In thinking about this worthy project and its representative need, as well as the needs of so many others worldwide, it is to be wondered if we in plush luxury-laden America have learned anything at all about doing without in order to assist others for the Name and sake of our Lord Jesus Christ (and I address my own heart and conscience first). A case in point is the energy crisis which burst upon us three years ago. At the time, and for many months following, there was a great deal of talk about the possibility of rationing gasoline and that its cost would eventually rise to a dollar a gallon. As a nation we were asked to cut down on fuel consumption in every possible way, including the turning down of thermostats. Now, after three years, using my home State of Michigan as an example, people in general have cut down very little on fuel consumption, if at all. As for gasoline, more than ever is being consumed as multitudes, evangelical Christians included, pursue a life-style to which learning to do without is totally foreign. In a recent issue of U. S. News & World Report a University of Kansas professor was quoted as having said that if the people of the United States had met the crisis of Pearl Harbour in the same way they have met the energy crisis, we would now all be speaking Japanese.

I am reminded of a quaint little story which appeared in LeTourneau College’s Now publication a couple of years ago. A preacher was holding evangelistic services in a district where there had been one drought after another. As a result, the people in that vicinity were very poor; but many were experiencing the joy that comes from a vital relationship with the Lord. The preacher had been invited to stay with one family which was not blessed with a great deal of this world’s goods, and he shared a bed with a little fellow who was quite used to being denied some of the extras that many youngsters enjoy.

One night as they both retired, the little fellow looked up at the nicely dressed preacher and in his stuttering voice said: “Mis-mis-mister, if, if, if you want anything that you don’t see around here, ple-ple-please tell us about it; and we will show you how to get along without it!”

Undoubtedly that little boy could teach most of us a few things.

Technologists tell us that there is an energy crisis, that the day of cheap energy is a thing of the past, and that a day of reckoning will come if we blindly pursue our present reckless consumption of available resources. In other words, they are telling us that some day, like it or not, we are going to have to learn to do without. Meanwhile, as Christians midst material plenty, we may well ask ourselves if we have learned anything at all about doing without in order that other Christians, not so fortunate as we are, might have a little more to assist them in furthering the Gospel of Christ.

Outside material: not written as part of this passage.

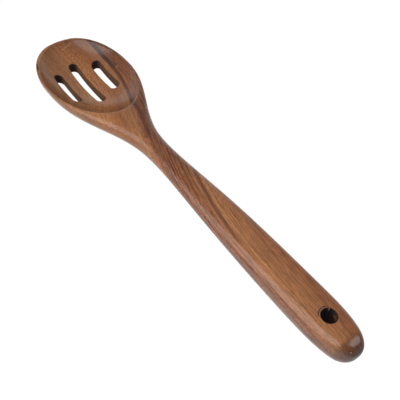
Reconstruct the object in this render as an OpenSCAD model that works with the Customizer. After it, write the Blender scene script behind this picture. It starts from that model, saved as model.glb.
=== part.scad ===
/* [Overall] */
// Length from the handle's end to the bowl's tip
total_length = 320; // [290:1:360]
// Thickness of the board that the spoon is carved from
board_thickness = 20.5; // [18:0.5:24]

/* [Handle] */
// Greatest width of the handle
handle_width = 25.2; // [20:0.2:32]
// Distance from the handle's end to its widest place
handle_widest_from_end = 40; // [36:1:70]
// Length of the handle's rounded end, seen from above
handle_end_length = 36; // [20:1:36]
// Length of the handle's rounded end, seen from the side
handle_end_round = 11; // [6:0.5:14]
// Distance from the handle's end to where its underside starts to rise
heel_from_end = 18; // [12:1:40]

/* [Neck] */
// Least width, seen from above
neck_width = 16.4; // [12:0.2:20]
// Least thickness, seen from the side
neck_thickness = 12; // [9:0.5:16]
// Distance from the bowl's tip to the narrowest place
neck_from_tip = 142; // [125:1:160]
// Distance from the bowl's tip to the thinnest place
thin_from_tip = 160; // [130:1:175]
// Drop of the top line at the neck
neck_dip = 0.5; // [0:0.1:2]

/* [Bowl] */
// Greatest width of the bowl
bowl_width = 66.8; // [60:0.2:76]
// Distance from the bowl's tip to its widest place
bowl_widest_from_tip = 41; // [34:1:50]
// Distance from the bowl's tip to the lowest place of its back
belly_from_tip = 50; // [40:1:60]
// Thickness of the rim at the tip
tip_thickness = 4.4; // [3:0.2:7]
// Rise of the rim at the tip
tip_rise = 2.5; // [0:0.1:5]
// Length of the rounding of the rim at the tip
tip_round = 2.2; // [1:0.2:4]

/* [Hollow] */
// Greatest depth of the hollow below the rim
hollow_depth = 13.5; // [9:0.1:15]
// Width of the rim left beside the hollow
side_rim = 0.9; // [0.6:0.1:4]
// Width of the rim left at the tip
tip_rim = 1.1; // [0.8:0.1:6]
// Distance from the bowl's tip to the hollow's widest place
hollow_widest_from_tip = 45.7; // [40:0.1:50]
// Distance from the bowl's tip to the hollow's end at the neck
hollow_end_from_tip = 93.4; // [84:0.1:98]

/* [Slots] */
// Width of each slot
slot_width = 7.2; // [5:0.1:9]
// Length of the middle slot
middle_slot_length = 48; // [36:1:54]
// Length of each outer slot
outer_slot_length = 34.3; // [24:0.1:40]
// Distance between the centre lines of neighbouring slots
slot_pitch = 15.95; // [13:0.05:18]
// Distance from the bowl's tip to the middles of the slots
slots_from_tip = 41.8; // [38:0.2:46]

/* [Hanging hole] */
// Diameter of the hole
hole_diameter = 9.5; // [6:0.1:12]
// Distance from the handle's end to the hole's centre
hole_from_end = 24; // [18:0.5:34]

/* [Hidden] */

wood_colour = "#8b5e3e";
// How far each cutter runs past the wood
overrun = 5;

// Places along the spoon, measured from the handle's end
neck_at = total_length - neck_from_tip;
thin_at = total_length - thin_from_tip;
bowl_widest_at = total_length - bowl_widest_from_tip;
belly_at = total_length - belly_from_tip;
hollow_widest_at = total_length - hollow_widest_from_tip;
slots_at = total_length - slots_from_tip;

// Half sizes of the hollow's outline
hollow_half_width = bowl_width / 2 - side_rim;
hollow_neck_reach = hollow_end_from_tip - hollow_widest_from_tip;
hollow_tip_reach = hollow_widest_from_tip - tip_rim;

// Share of the thickness above the widest line, and how square the corners above and below it are
handle_upper_share = 0.35;
neck_upper_share = 0.5;
bowl_upper_share = 0.09;
handle_upper_squareness = 3.4;
neck_upper_squareness = 2.3;
bowl_upper_squareness = 5.4;
handle_lower_squareness = 2.5;
neck_lower_squareness = 2.2;
bowl_lower_squareness = 2;

// How square the ends are, seen from above
handle_end_squareness = 2.4;
bowl_tip_fullness = 2;
bowl_tip_squareness = 2.4;
// How late the handle tapers, and how steeply the hollow's wall rises at its edge
taper_lateness = 2;
hollow_steepness = 0.78;

// Fineness of the carved surface
ring_count = 76;
ring_points = 36;
hollow_rings = 10;
hollow_points = 40;
round_facets = 64;

// Blends with a level start and end, the second one with a longer level stretch
function clamped(t) = min(max(t, 0), 1);
function blend(t) = let (c = clamped(t)) c * c * (3 - 2 * c);
function long_blend(t) = let (c = clamped(t)) c * c * c * (10 - 15 * c + 6 * c * c);
function between(a, b, t) = a + (b - a) * t;
// Share of the way from one place to another
function way(s, from, to) = clamped((s - from) / (to - from));
// Height of a round end at a share of its length
function round_end(t, squareness) = pow(1 - pow(1 - clamped(t), squareness), 1 / squareness);

function handle_half_width(s) =
    between(handle_width, neck_width,
            blend(pow(way(s, handle_widest_from_end, neck_at), taper_lateness))) / 2
    * round_end(s / handle_end_length, handle_end_squareness);
function bowl_half_width(s) =
    between(neck_width, bowl_width, long_blend(way(s, neck_at, bowl_widest_at))) / 2
    * pow(1 - pow(way(s, bowl_widest_at, total_length), bowl_tip_fullness), 1 / bowl_tip_squareness);
function half_width(s) = s < neck_at ? handle_half_width(s) : bowl_half_width(s);

// Heights of the spoon's top and bottom lines, with the board's underside at zero
function top_height(s) =
    board_thickness
    - neck_dip * blend(way(s, handle_widest_from_end, neck_at))
    + neck_dip * blend(way(s, neck_at, bowl_widest_at))
    + tip_rise * pow(way(s, bowl_widest_at, total_length), 2);
function bottom_height(s) =
    let (
        lift = board_thickness - neck_dip - neck_thickness,
        tip_lift = board_thickness + tip_rise - tip_thickness,
        past_belly = way(s, belly_at, total_length))
    lift * long_blend(way(s, heel_from_end, thin_at))
    - lift * blend(way(s, thin_at, belly_at))
    + tip_lift * (1 - sqrt(1 - past_belly * past_belly));

// A value that goes from the handle's to the neck's and on to the bowl's
function along(s, handle, neck, bowl) =
    handle
    + (neck - handle) * blend(way(s, handle_widest_from_end, neck_at))
    + (bowl - neck) * blend(way(s, neck_at, bowl_widest_at));

// Share of the thickness that the side view's rounded ends leave
function end_share(s) =
    round_end(s / handle_end_round, 2) * round_end((total_length - s) / tip_round, 2);

function signed_power(base, power) = sign(base) * pow(abs(base), power);

// One section across the spoon: two half superellipses that meet at the widest line
function ring(s) =
    let (
        top = top_height(s),
        thickness = top - bottom_height(s),
        upper = thickness * along(s, handle_upper_share, neck_upper_share, bowl_upper_share),
        upper_squareness = along(s, handle_upper_squareness, neck_upper_squareness,
                                 bowl_upper_squareness),
        lower_squareness = along(s, handle_lower_squareness, neck_lower_squareness,
                                 bowl_lower_squareness))
    [for (i = [0 : ring_points - 1])
        let (
            turn = -360 * i / ring_points,
            above = sin(turn) >= 0,
            squareness = above ? upper_squareness : lower_squareness,
            reach = (above ? upper : thickness - upper) * end_share(s))
        [s - total_length / 2,
         half_width(s) * signed_power(cos(turn), 2 / squareness),
         top - upper + reach * signed_power(sin(turn), 2 / squareness)]];

// Triangles between rings of points, with the first and the last point of the list as the ends
function band_faces(rings, points) =
    [for (r = [0 : rings - 2], i = [0 : points - 1])
        let (
            a = 1 + r * points + i,
            b = 1 + r * points + (i + 1) % points)
        each [[a, b, a + points], [b, b + points, a + points]]];
function first_faces(points) = [for (i = [0 : points - 1]) [0, 1 + (i + 1) % points, 1 + i]];
function last_faces(rings, points) =
    let (start = 1 + (rings - 1) * points, last = 1 + rings * points)
    [for (i = [0 : points - 1]) [start + i, start + (i + 1) % points, last]];
function closed_faces(rings, points) =
    concat(first_faces(points), band_faces(rings, points), last_faces(rings, points));

// The carved outside, with its rings closer together towards both ends
module outside() {
    stations = [for (i = [1 : ring_count]) total_length * (1 - cos(180 * i / (ring_count + 1))) / 2];
    handle_point = [-total_length / 2, 0, top_height(0) * (1 - handle_upper_share)];
    tip_point = [total_length / 2, 0,
                 top_height(total_length) - tip_thickness * bowl_upper_share];
    polyhedron(
        concat([handle_point], [for (s = stations) each ring(s)], [tip_point]),
        closed_faces(ring_count, ring_points));
}

// One ring of the hollow's surface, at a share of the way out to its edge
function hollow_ring(share, rise = 0) =
    [for (i = [0 : hollow_points - 1])
        let (
            turn = -360 * i / hollow_points,
            reach = cos(turn) < 0 ? hollow_neck_reach : hollow_tip_reach,
            s = hollow_widest_at + share * reach * cos(turn))
        [s - total_length / 2,
         share * hollow_half_width * sin(turn),
         top_height(s) - hollow_depth * pow(1 - share * share, hollow_steepness) + rise]];

// The wood taken out of the bowl
module hollow() {
    x = hollow_widest_at - total_length / 2;
    shares = [for (i = [1 : hollow_rings]) sin(90 * i / hollow_rings)];
    polyhedron(
        concat(
            [[x, 0, top_height(hollow_widest_at) - hollow_depth]],
            [for (share = shares) each hollow_ring(share)],
            hollow_ring(1, overrun),
            [[x, 0, top_height(hollow_widest_at) + overrun]]),
        closed_faces(hollow_rings + 1, hollow_points));
}

// One straight slot with round ends, cut right through
module slot(length) {
    translate([slots_at - total_length / 2, 0, -overrun])
        linear_extrude(board_thickness + 2 * overrun) {
            square([length - slot_width, slot_width], center = true);
            for (side = [-1, 1])
                translate([side * (length - slot_width) / 2, 0])
                    circle(d = slot_width, $fn = round_facets);
        }
}

module slots() {
    slot(middle_slot_length);
    for (side = [-1, 1])
        translate([0, side * slot_pitch, 0])
            slot(outer_slot_length);
}

// The hole that the spoon hangs by
module hanging_hole() {
    translate([hole_from_end - total_length / 2, 0, -overrun])
        cylinder(d = hole_diameter, h = board_thickness + 2 * overrun, $fn = round_facets);
}

module spoon() {
    color(wood_colour)
        difference() {
            outside();
            hollow();
            slots();
            hanging_hole();
        }
}

spoon();
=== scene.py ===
"""A slotted serving spoon carved from one board of brown acacia, lacquered, lying on a pale floor."""

import bmesh
import bpy
import numpy as np
from mathutils import Matrix, Vector
from mathutils.geometry import delaunay_2d_cdt


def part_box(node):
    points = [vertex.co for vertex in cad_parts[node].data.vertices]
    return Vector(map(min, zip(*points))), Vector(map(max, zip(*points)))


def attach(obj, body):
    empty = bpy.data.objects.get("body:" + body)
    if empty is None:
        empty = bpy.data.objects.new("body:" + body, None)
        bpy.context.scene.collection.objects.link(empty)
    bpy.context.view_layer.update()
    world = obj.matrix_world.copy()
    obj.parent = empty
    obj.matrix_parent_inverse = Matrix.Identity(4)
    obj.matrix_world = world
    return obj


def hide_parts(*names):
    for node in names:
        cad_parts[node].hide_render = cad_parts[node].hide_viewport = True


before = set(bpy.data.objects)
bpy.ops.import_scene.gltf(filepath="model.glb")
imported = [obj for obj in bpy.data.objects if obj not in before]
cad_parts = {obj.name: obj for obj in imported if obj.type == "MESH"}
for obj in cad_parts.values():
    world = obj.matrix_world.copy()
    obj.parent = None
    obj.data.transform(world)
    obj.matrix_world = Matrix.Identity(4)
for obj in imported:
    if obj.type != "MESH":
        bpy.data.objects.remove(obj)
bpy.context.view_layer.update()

MM = 0.001

# Sizes of the spoon in millimetres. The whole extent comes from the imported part.
low_corner, high_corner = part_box("spoon")
LENGTH = (high_corner[0] - low_corner[0]) / MM
BOWL_WIDTH = (high_corner[1] - low_corner[1]) / MM
BOARD = 20.5

HANDLE_WIDTH = 25.2
HANDLE_WIDEST_AT = 40
HANDLE_END_LENGTH = 36
HANDLE_END_ROUND = 11
HEEL_AT = 18

NECK_WIDTH = 16.4
NECK_THICKNESS = 12
NECK_AT = LENGTH - 142
THIN_AT = LENGTH - 160
NECK_DIP = 0.5

BOWL_WIDEST_AT = LENGTH - 41
BELLY_AT = LENGTH - 50
TIP_THICKNESS = 4.4
TIP_RISE = 2.5
TIP_ROUND = 2.2

SIDE_RIM = 0.9
TIP_RIM = 1.1
HOLLOW_DEPTH = 13.5
HOLLOW_WIDEST_FROM_TIP = 45.7
HOLLOW_END_FROM_TIP = 93.4
HOLLOW_WIDEST_AT = LENGTH - HOLLOW_WIDEST_FROM_TIP
HOLLOW_HALF_WIDTH = BOWL_WIDTH / 2 - SIDE_RIM
HOLLOW_NECK_REACH = HOLLOW_END_FROM_TIP - HOLLOW_WIDEST_FROM_TIP
HOLLOW_TIP_REACH = HOLLOW_WIDEST_FROM_TIP - TIP_RIM
HOLLOW_END_AT = HOLLOW_WIDEST_AT - HOLLOW_NECK_REACH

# How steeply the hollow's wall rises at its edge, at the sides and at the neck. The one goes over into
# the other between a place near the hollow's widest and its end at the neck.
HOLLOW_STEEPNESS = 0.78
HOLLOW_END_STEEPNESS = 0.86
HOLLOW_CHANGE_AT = HOLLOW_WIDEST_AT - 10
# The hollow shapes the face up to this share of the way from its middle to its edge
HOLLOW_LAST_SHARE = 1.2

SLOT_WIDTH = 7.2
SLOT_PITCH = 15.95
SLOTS_AT = LENGTH - 41.8
MIDDLE_SLOT_LENGTH = 48
OUTER_SLOT_LENGTH = 34.3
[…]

As we approach another Christmas season, coupled with the challenges and possibilities of another New Year, it is especially pertinent that we think about these things, including our priorities.

Other than our Lord Jesus Christ Himself, there is no better example of one who learned to do without that others might be benefitted than that of the Apostle Paul, who exhorted the Galatians: “And let us not be weary in well doing; for in due season we shall reap, if we faint not. As we have, therefore, opportunity, let us do good unto all men, especially unto them who are of the household of faith” (Galatians 6:9-10).

Oldest Hebrew Manuscript

According to The Jerusalem Post, a facsimile edition of the Aleppo Codex — the oldest complete manuscript of the Hebrew Bible — was unveiled to the press in Jerusalem last July 7th. It represents the fruit of twenty years of research by the staff of the Hebrew University Bible Project. The original manuscript dates back to 930 A.D., having been corrected and punctuated by Aaron ben Asher at that time.

In the seventh century A.D. rabbinic leaders in Babylonia (modern Iraq), then the world center of Jewry, felt the need to establish the official text of the Torah (the Law or Pentateuch). Their efforts led two centuries later to the massoretic text of Aaron ben Asher, which won general acceptance. By the end of the eleventh century A.D. the manuscript —a codex (book) rather than a scroll —had been carried off from Jerusalem to Cairo to Maimonides, the greatest rabbinic authority of medieval Jewry. Miamonides declared that only this codex might serve as a model for writing scrolls of the Law. The fact that every printed Hebrew Bible in the world today is identical is due to this decision by Miamonides.

From Egypt the Ben Asher codex was transferred to Aleppo, Syria, where the Jewish community held it in unique reverence for many centuries. In 1948, during the outbreaks against Syrian Jews that followed Israel’s War of Independence, this treasure was set on fire. Fortunately, about 600 of the 800 pages of the manuscript were saved. In 1956 they were smuggled out of Syria by devout Jews and delivered for safe keeping to the then President of Israel, Izhak Ben Zvi. This invaluable manuscript is now kept at the Yad Ben-Zvi Institute in Jerusalem.

Most of the Pentateuch is among the lost portion of the codex. It now begins with Deuteronomy 28:17 and includes the books of Joshua, Judges and Samuel. However, 1 Kings is Missing, as well as parts of 2 Kings and Jeremiah. Most of the Minor Prophets, Chronicles and the Book of Psalms are preserved, although some of the later books are missing.

The facsimile of the Aleppo Codex is in the actual size of the original. The 500 red and blue, leather-bound, numbered copies will sell for about $400 or approximately 3,200 Israeli pounds. The total cost of the project was about $125,000 according to Professor Goshen-Gottstein, who directed the project.